Je considère, je vous prie de m'en excuser, qu'EDF ne surpaye pas ses collaborateurs de haut niveau ; ils sont normalement payés, mais non sur-rénumérés. Les différentiels de rémunération entre l'industrie et la finance sont devenus gigantesques ; entre l'industrie privée et EDF, l'écart s'est encore creusé. Pour finir, on leur explique qu'ils n'ont pas d'avenir et qu'ils devraient avoir honte de ce qu'ils font. Rien de plus attractif ! C'est ainsi que l'on est confronté depuis dix ans à une panne des recrutements de personnes de qualité qui se sentent honteuses aujourd'hui quand, par un hasard extraordinaire, on veut relancer le nucléaire. Telle est la situation.
Rien n'est jamais désespéré, mais les choses ont été très abîmées. Le constat est aisé. Quelques éléments extérieurs font qu'il s'impose à nous assez naturellement alors que la situation était visible depuis des années et que je l'ai dénoncée depuis très longtemps.
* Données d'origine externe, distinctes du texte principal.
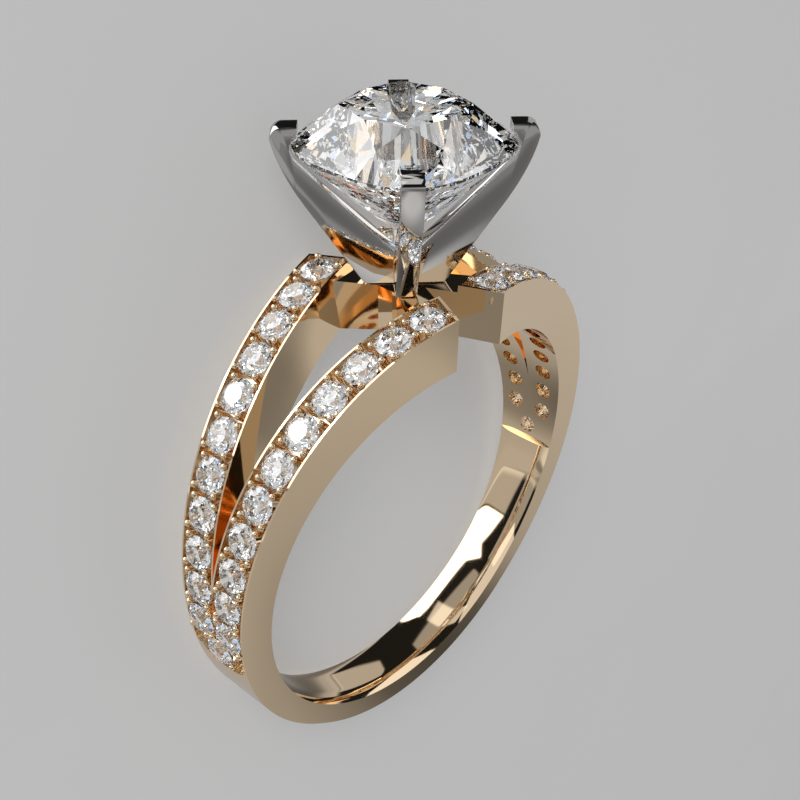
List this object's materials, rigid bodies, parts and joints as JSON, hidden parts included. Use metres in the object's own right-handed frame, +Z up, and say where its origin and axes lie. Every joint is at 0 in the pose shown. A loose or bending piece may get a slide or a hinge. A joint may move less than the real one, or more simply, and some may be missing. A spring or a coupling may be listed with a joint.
{
  "type": "split shank ring",
  "caption": "Finger ring with a split, stone-set shank and a four-blade head holding a cushion cut stone, lying on its side.",
  "frame": {"origin": "on the table that the ring lies on, under the middle of its bounding box", "axes": "+Z up from the table; +Y from the band towards the stone; +X across the finger hole; upwards the finger hole's axis leans 7.5 degrees from +Z towards -Y"},
  "size_m": [0.021, 0.0272, 0.0081],
  "materials": {
    "yellow_gold": "high polish",
    "white_gold": "high polish",
    "diamond": "polished facets"
  },
  "bodies": {
    "root": {"shank": "yellow_gold", "head": "white_gold", "center_stone": "diamond", "pave_left": "diamond", "pave_right": "diamond"}
  },
  "joints": []
}
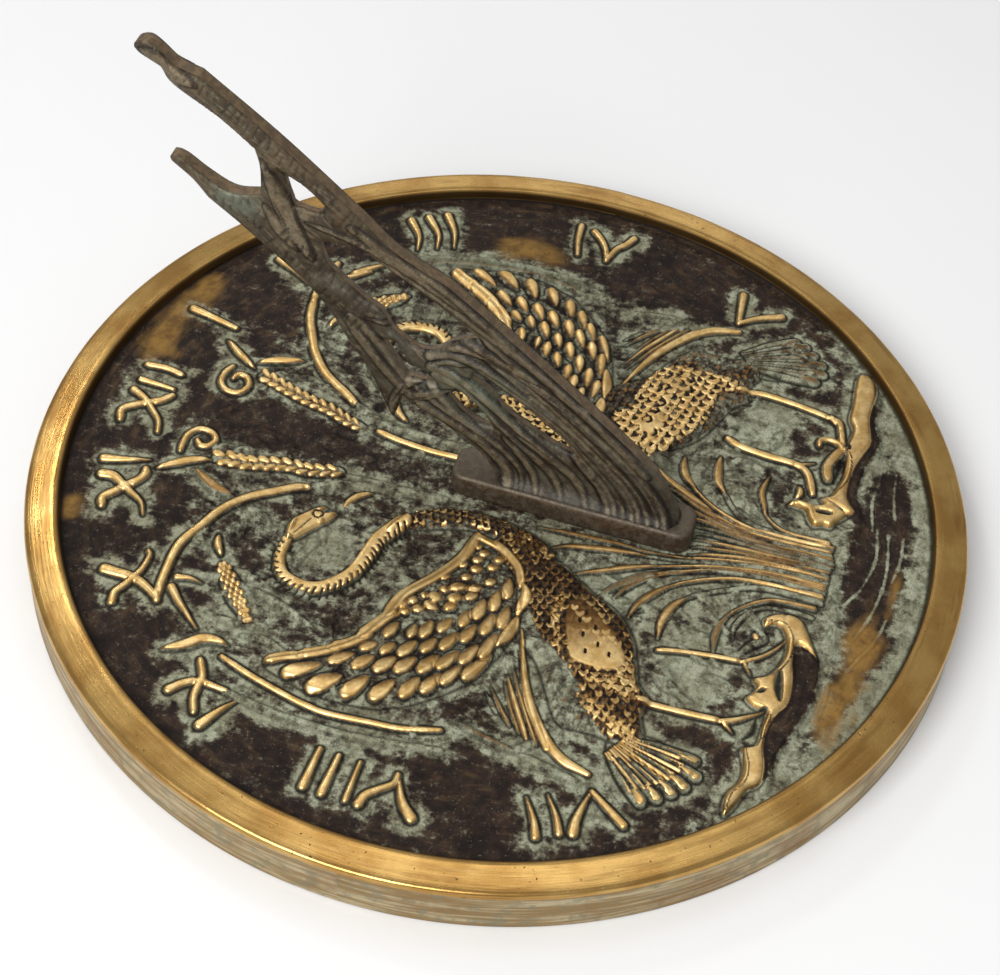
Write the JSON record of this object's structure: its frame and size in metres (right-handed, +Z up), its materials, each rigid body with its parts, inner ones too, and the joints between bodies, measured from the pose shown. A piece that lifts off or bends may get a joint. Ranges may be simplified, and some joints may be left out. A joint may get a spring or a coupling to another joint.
{
  "type": "garden sundial",
  "caption": "Round cast brass garden sundial with Roman hour numerals, cranes and reeds in relief, and a pierced cattail gnomon screwed on from below.",
  "frame": {"origin": "centre of the dial plate's underside, where it rests", "axes": "+Z up out of the dial's face, +Y along the noon line from the gnomon's toe towards XII, +X towards the afternoon hours"},
  "size_m": [0.254, 0.254, 0.137],
  "materials": {
    "dial_brass": "sand-cast brass, high points polished, hollows dark with green patina",
    "gnomon_bronze": "unpolished, dark brown patina",
    "fastener_brass": "turned, slightly tarnished"
  },
  "bodies": {
    "root": {"dial_plate": "dial_brass", "gnomon": "gnomon_bronze", "toe_screw": "fastener_brass", "heel_screw": "fastener_brass", "toe_washer": "fastener_brass", "heel_washer": "fastener_brass"}
  },
  "joints": []
}
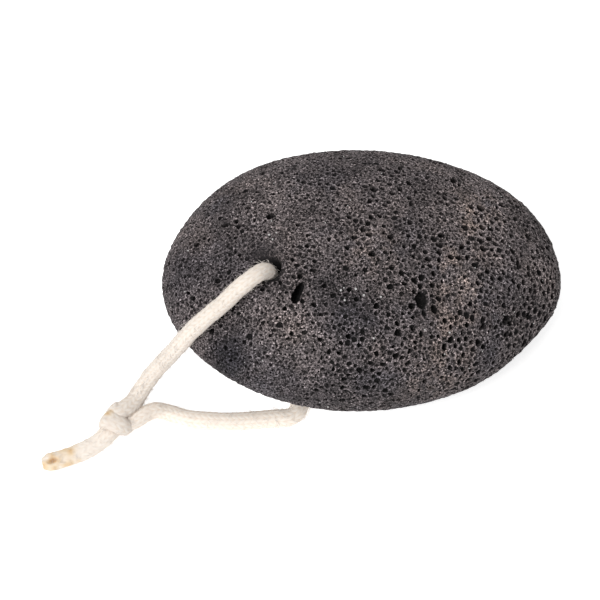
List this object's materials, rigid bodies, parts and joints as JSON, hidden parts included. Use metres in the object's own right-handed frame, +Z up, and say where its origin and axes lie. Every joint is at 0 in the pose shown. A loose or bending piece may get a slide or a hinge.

Face à ce constat, que faire pour redresser le cap ?
Je pense nécessaire de se consacrer à des sujets et à des actions prioritaires. La réflexion est faite, l'action reste à mener. Si j'osais, je vous dirais : donnez donc la priorité au développement de l'hydraulique, car il existe encore des opportunités d'accélérer la filière hydraulique en France. Pourquoi hésiter, pourquoi attendre ? Enfin, faisons le nécessaire pour sécuriser le prolongement de la durée de vie du parc nucléaire existant. En agissant ainsi, nous pourrions progressivement redresser la barre et se donner le temps de relancer le nucléaire, car il faudra dix à quinze ans pour relancer le nouveau nucléaire, cela ne se fera pas du jour au lendemain.
Voilà, sans détours, monsieur le président, quelques explications sur ce que j'ai vécu.